Die trockene Hitze in der kleineren Sauna erinnerte mich an den Hochofen-ähnlichen Melbourner Nordwind an einem 40 Grad heißen Tag. Als mir dieser Gedanke erst einmal gekommen war, erschien mir das Erlebnis nicht mehr ganz so „verjüngend für Körper und Seele“, wie Wellness-Gurus das gerne verkaufen. Es war Zeit für eine kalte Dusche. Nass und zitternd machten wir uns schnell auf den Weg in die Hauptsauna, wo gerade eine Gruppe nackter Männer mit Bierbäuchen in unterschiedlichen Größen hinaus in die eiskalte Luft stolperte, während von ihren Körpern in großen Wolken Dampf aufstieg. Sie hatten soeben den Aufguss genossen (oder ertragen) und machten sich jetzt ein Bier auf. Für uns hätte das Timing nicht besser sein können.
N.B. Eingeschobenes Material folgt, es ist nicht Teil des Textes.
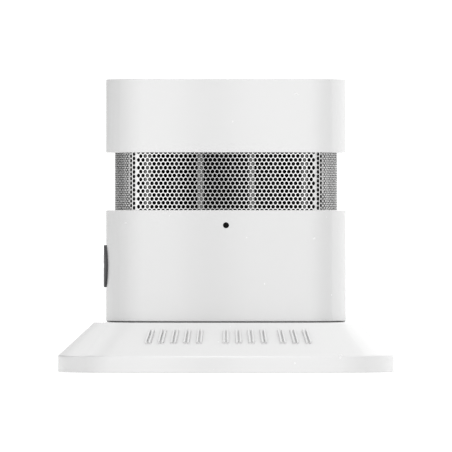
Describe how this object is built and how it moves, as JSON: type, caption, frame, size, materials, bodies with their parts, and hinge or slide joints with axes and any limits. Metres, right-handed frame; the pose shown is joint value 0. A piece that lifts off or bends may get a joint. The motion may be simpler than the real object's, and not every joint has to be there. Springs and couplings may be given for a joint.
{
  "type": "smoke detector",
  "caption": "Compact optical smoke detector: bowed square head with a perforated metal air band and side test button, on a wider sloped mounting base.",
  "frame": {"origin": "centre of the mounting face, at the bottom of the base", "axes": "+Z out of the ceiling or wall through the head, -Y the front with the indicator opening, -X the side with the test button"},
  "size_m": [0.0896, 0.0896, 0.078],
  "materials": {
    "base_plastic": "fine satin moulding",
    "housing_plastic": "fine satin moulding",
    "inner_grey_plastic": "plain moulding",
    "perforated_steel": "satin, etched with fine holes",
    "piezo_brass": "satin",
    "wire_insulation": "smooth sleeve",
    "chamber_black": "matt, light-absorbing",
    "lamp_epoxy": "clear epoxy with a blue tint",
    "diode_epoxy": "dark epoxy",
    "shield_steel": "blackened sheet",
    "board_laminate": "solder resist",
    "chip_black": "moulded epoxy",
    "copper_winding": "lacquered winding",
    "capacitor_sleeve": "shrink sleeve",
    "led_white": "translucent",
    "clear_pipe": "dark tinted clear acrylic",
    "plunger_plastic": "plain moulding",
    "button_graphite": "satin",
    "battery_sleeve": "printed sleeve left plain",
    "contact_nickel": "nickel-plated spring steel",
    "screw_steel": "zinc-plated"
  },
  "bodies": {
    "base": {"mounting_base": "base_plastic"},
    "head": {"rear_cover": "button_graphite", "lower_housing": "housing_plastic", "screen_cage": "inner_grey_plastic", "insect_screen": "perforated_steel", "top_cap": "housing_plastic", "sounder_cup": "inner_grey_plastic", "piezo_disc": "piezo_brass", "sounder_leads": "wire_insulation", "chamber_base": "chamber_black", "chamber_cover": "chamber_black", "ir_emitter": "lamp_epoxy", "photodiode": "diode_epoxy", "photodiode_shield": "shield_steel", "main_board": "board_laminate", "detector_chip": "chip_black", "driver_coil": "copper_winding", "buffer_capacitor": "capacitor_sleeve", "status_led": "led_white", "light_pipe": "clear_pipe", "test_switch": "chip_black", "battery": "battery_sleeve", "battery_contact_positive": "contact_nickel", "battery_contact_negative": "contact_nickel", "rear_screws": "screw_steel", "cap_screws": "screw_steel", "board_screws": "screw_steel"},
    "button": {"test_button": "button_graphite"},
    "plunger": {"switch_plunger": "plunger_plastic"}
  },
  "joints": [
    {"name": "head_twist", "type": "hinge", "parent": "base", "child": "head", "pos_m": [0, 0, 0.0132], "axis": [0, 0, 1], "range_deg": [0, 18]},
    {"name": "button_press", "type": "slide", "parent": "head", "child": "button", "axis": [1, 0, 0], "range_m": [0, 0.0005], "stiffness_N_per_m": 600, "springref_m": -0.001},
    {"name": "plunger_press", "type": "slide", "parent": "head", "child": "plunger", "axis": [1, 0, 0], "range_m": [0, 0.0005]}
  ],
  "couplings": [
    {"joint": "plunger_press", "follows": "button_press", "ratio": 1}
  ]
}
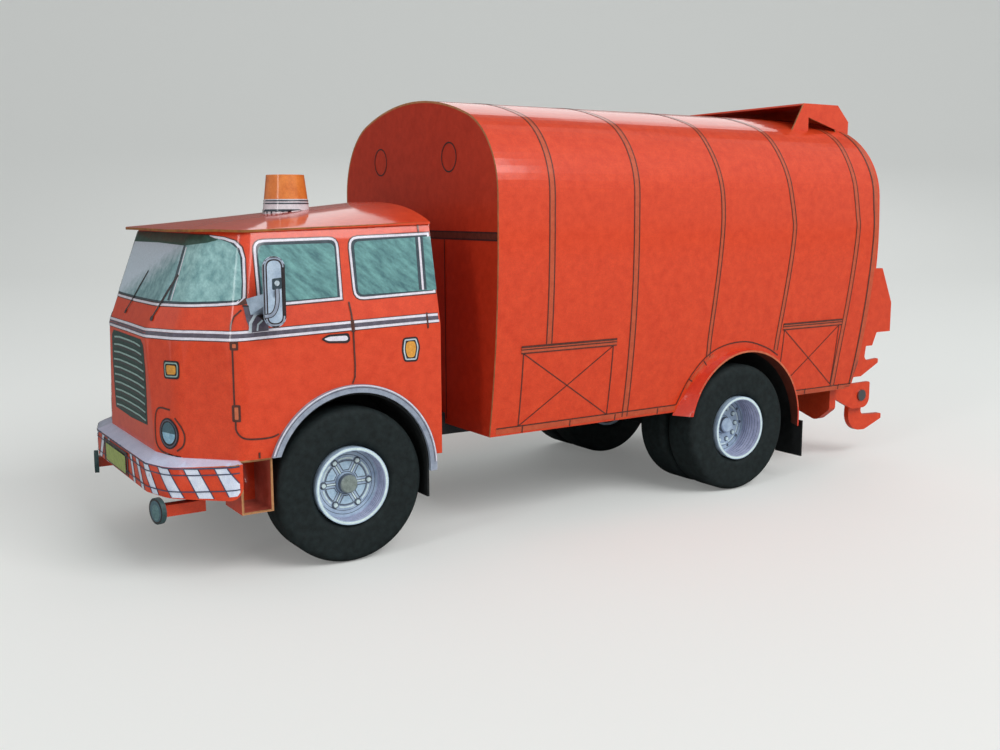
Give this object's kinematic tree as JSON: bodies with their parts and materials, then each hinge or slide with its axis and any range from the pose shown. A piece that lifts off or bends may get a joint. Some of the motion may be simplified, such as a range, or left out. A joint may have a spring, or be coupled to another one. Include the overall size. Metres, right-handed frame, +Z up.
{
  "type": "card model of a garbage truck",
  "caption": "Printed card model of a garbage truck with a flat-nosed cab, an arched load body, free-rolling wheels and a hinged bin lifter.",
  "frame": {"origin": "on the ground plane under the middle of the truck's overall length and width", "axes": "+X forward, +Y to the truck's left, +Z up; the tyres stand on z = 0"},
  "size_m": [0.2244, 0.083, 0.1045],
  "materials": {
    "orange_card": "glossy printed card with clear lacquer",
    "red_card": "matt printed card",
    "black_card": "matt printed card",
    "grey_card": "printed card",
    "tyre_card": "laminated card, painted black",
    "rim_card": "printed card",
    "bumper_card": "printed card with red and white stripes",
    "lamp_card": "printed card",
    "mirror_card": "printed card",
    "beacon_card": "printed card with clear lacquer",
    "band_card": "printed card with dark bands",
    "frame_card": "painted grey board",
    "wire": "steel wire"
  },
  "bodies": {
    "root": {"front_axle": "frame_card", "rear_axle": "frame_card", "front_springs": "frame_card", "rear_springs": "frame_card", "frame": "frame_card", "engine_and_gearbox": "frame_card", "drive_shaft": "frame_card", "cab_shell": "orange_card", "cab_roof": "orange_card", "cab_rear_wall": "orange_card", "cab_floor": "black_card", "front_wheel_liner_left": "black_card", "front_wheel_liner_right": "black_card", "front_arch_trim_left": "grey_card", "front_arch_trim_right": "grey_card", "beacon_band": "band_card", "beacon_lens": "beacon_card", "front_bumper": "bumper_card", "driving_lamps": "lamp_card", "driving_lamp_arms": "orange_card", "step_box_left": "red_card", "step_box_right": "red_card", "mirror_left": "mirror_card", "mirror_right": "mirror_card", "body_shell": "orange_card", "body_front_wall": "orange_card", "body_rear_wall": "orange_card", "body_floor": "black_card", "rear_mudguard_left": "orange_card", "rear_mudguard_right": "orange_card", "rear_wheel_liner_left": "black_card", "rear_wheel_liner_right": "black_card", "mud_flaps": "black_card", "hood": "orange_card", "lifter_brackets": "orange_card", "lifter_lugs": "orange_card", "rear_beam": "red_card", "lifter_pins": "wire"},
    "wheel_front_left": {"tyre_front_left": "tyre_card", "rim_front_left": "rim_card"},
    "wheel_front_right": {"tyre_front_right": "tyre_card", "rim_front_right": "rim_card"},
    "wheel_rear_left": {"tyre_rear_left_outer": "tyre_card", "tyre_rear_left_inner": "tyre_card", "rim_rear_left": "rim_card"},
    "wheel_rear_right": {"tyre_rear_right_outer": "tyre_card", "tyre_rear_right_inner": "tyre_card", "rim_rear_right": "rim_card"},
    "lifter_fork": {"lifter_fork": "orange_card"}
  },
  "joints": [
    {"name": "wheel_front_left_spin", "type": "hinge", "parent": "root", "child": "wheel_front_left", "pos_m": [0.07259, 0.033, 0.017], "axis": [0, 1, 0], "continuous": true},
    {"name": "wheel_front_right_spin", "type": "hinge", "parent": "root", "child": "wheel_front_right", "pos_m": [0.07259, -0.033, 0.017], "axis": [0, 1, 0], "continuous": true},
    {"name": "wheel_rear_left_spin", "type": "hinge", "parent": "root", "child": "wheel_rear_left", "pos_m": [-0.04061, 0.03, 0.017], "axis": [0, 1, 0], "continuous": true},
    {"name": "wheel_rear_right_spin", "type": "hinge", "parent": "root", "child": "wheel_rear_right", "pos_m": [-0.04061, -0.03, 0.017], "axis": [0, 1, 0], "continuous": true},
    {"name": "lifter_swing", "type": "hinge", "parent": "root", "child": "lifter_fork", "pos_m": [-0.10001, 0, 0.019], "axis": [0, 1, 0], "range_deg": [0, 120]}
  ]
}
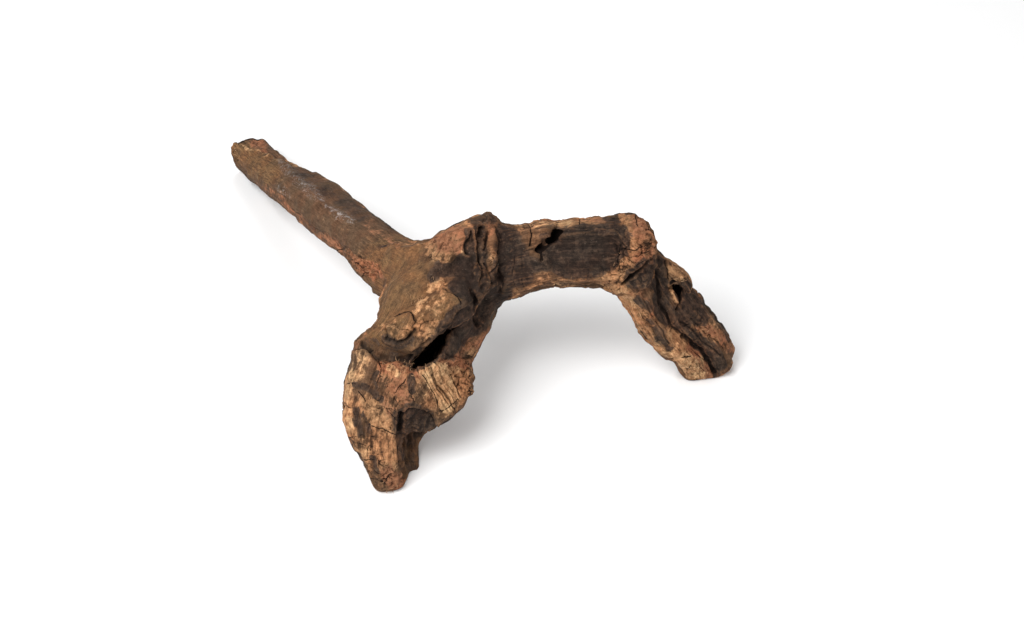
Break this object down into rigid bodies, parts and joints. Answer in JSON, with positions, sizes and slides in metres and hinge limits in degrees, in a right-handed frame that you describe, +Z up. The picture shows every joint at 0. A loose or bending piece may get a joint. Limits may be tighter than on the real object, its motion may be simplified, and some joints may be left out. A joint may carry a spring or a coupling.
{
  "type": "piece of driftwood",
  "caption": "Weathered branching piece of driftwood: a thick leaning trunk, a flat spar that runs down to a broken tip, and an arm that arches over to a forked leg.",
  "frame": {"origin": "middle of the bounding box in plan, at the level of the flat ends that the piece stands on", "axes": "+Z up, +X towards the forked leg, +Y away from the front foot towards the spar's tip"},
  "size_m": [0.2786, 0.2776, 0.1038],
  "materials": {
    "wood": "dry weathered wood, matt, brown and tan with charcoal-dark hollows and reddish broken ends"
  },
  "bodies": {
    "root": {"driftwood": "wood"}
  },
  "joints": []
}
Wir hatten die gesamte Sauna für uns und es war noch mehr als genug Feuchtigkeit in der Luft.

Bis 2006 wurde Berlins Badeschiff in den Wintermonaten regelmäßig in ein Hallenbad mit Sauna umgewandelt. Bis 2006 wurde Berlins Badeschiff in den Wintermonaten regelmäßig in ein Hallenbad mit Sauna umgewandelt. | © Wikimedia Commons Zwischen all dem und meiner (sehr beschränkten) Erfahrung mit Saunas in Australien liegen Welten. Dort wimmelt es nur so von Bikinis und Boardshorts, und ich habe sogar schon Leute gesehen, die auf ihren iPhones herumscrollen, während sie so richtig ins Schwitzen zu kommen versuchen. Als wir einmal in einer Sauna auf der Mornington-Halbinsel hockten, seufzte mein Mann auf, als er ein Schild bemerkte, das es den Leuten verbot, Wasser auf die heißen Steine zu gießen – aber glücklicherweise war weit und breit zumindest kein Aufguss-Zeitplan in Sicht.